Et Jésus l’appelle autrement, il dit que ce Dieu-là, qui accède au plus secret, c’est « ton Père ». Qu’est-ce que cela veut dire ?
Qu’il ne s’agit pas simplement d’un Père universel et lointain, pas « le Roi des fourmis » !
Non ! A ce moment-là précisément où il te regarde si profondément, il t’engendre, toi, il te donne sa vie à lui, une vie nouvelle, il est ton Père.
Jésus ouvre un monde nouveau.
Désormais, il y a davantage que le monde du regard des autres sur toi, plus que le monde de la prétendue objectivité, du visible, de l’apparaître, il y a plus aussi que ce monde intérieur où tu te regardes toi-même, qui te flatte ou qui te fait horreur, qui t’exalte ou qui t’humilie. Au-delà de ces deux regards, si lourds de pressions, de sollicitations, d’invitations muettes ou explicites, il y a une troisième instance : un regard secret qui t’engendre à une vie libre. Ce regard te fait « fils », comme Jésus n’a cessé de se dire « fils ». Tu peux renaître en devenant fils à la manière de Jésus.
Et c’est un infini. Porte unique pour devenir vraiment libre : se fier à ce troisième regard, secret, qui nous affranchit des deux autres et de leurs contraintes mortifères.
Sainte Thérèse de l’Enfant Jésus avait trouvé une image magnifique, et, au dire du théologien Hans Urs von Balthasar, théologiquement excellente : celle du kaléidoscope.

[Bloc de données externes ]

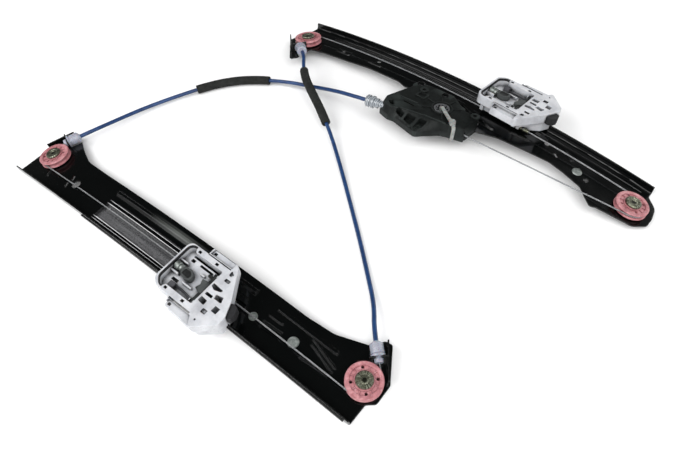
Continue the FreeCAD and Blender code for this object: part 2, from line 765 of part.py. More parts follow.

Le kaléidoscope que j’avais, étant petit, était une sorte de lunette en carton avec des petits éclats de verre coloré, mais dans celui de sainte Thérèse, c’était des petits papiers colorés et des bouts de ficelle. L’effet est pourtant le même : de cette réalité objectivement si misérable, le jeu des miroirs dans la lumière fait une étoile splendide, constamment nouvelle lorsqu’on fait tourner le tube, et sainte Thérèse disait que c’est ainsi que Dieu regarde et crée la beauté de ce qu’il regarde. Si vraiment j’accepte de laisser advenir ma misère dans la lumière de Dieu, dans l’œil du Père, il la transforme en étoile, il la sanctifie : c’est l’œuvre de la grâce. Le regard de l’amour crée lui-même la beauté de ce qu’il regarde.
Au début de ce carême, en cette année de la miséricorde, Jésus nous dit qu’il existe un regard posé sur nous capable de transfigurer notre vie.
Un regard qui ne nous réduit pas, un regard qui ne nous mesure pas, qui ne nous compare pas, un regard qui ne ment pas non plus, un regard proprement créateur, qui nous fait être, qui nous révèle à nous-mêmes : le regard du Père.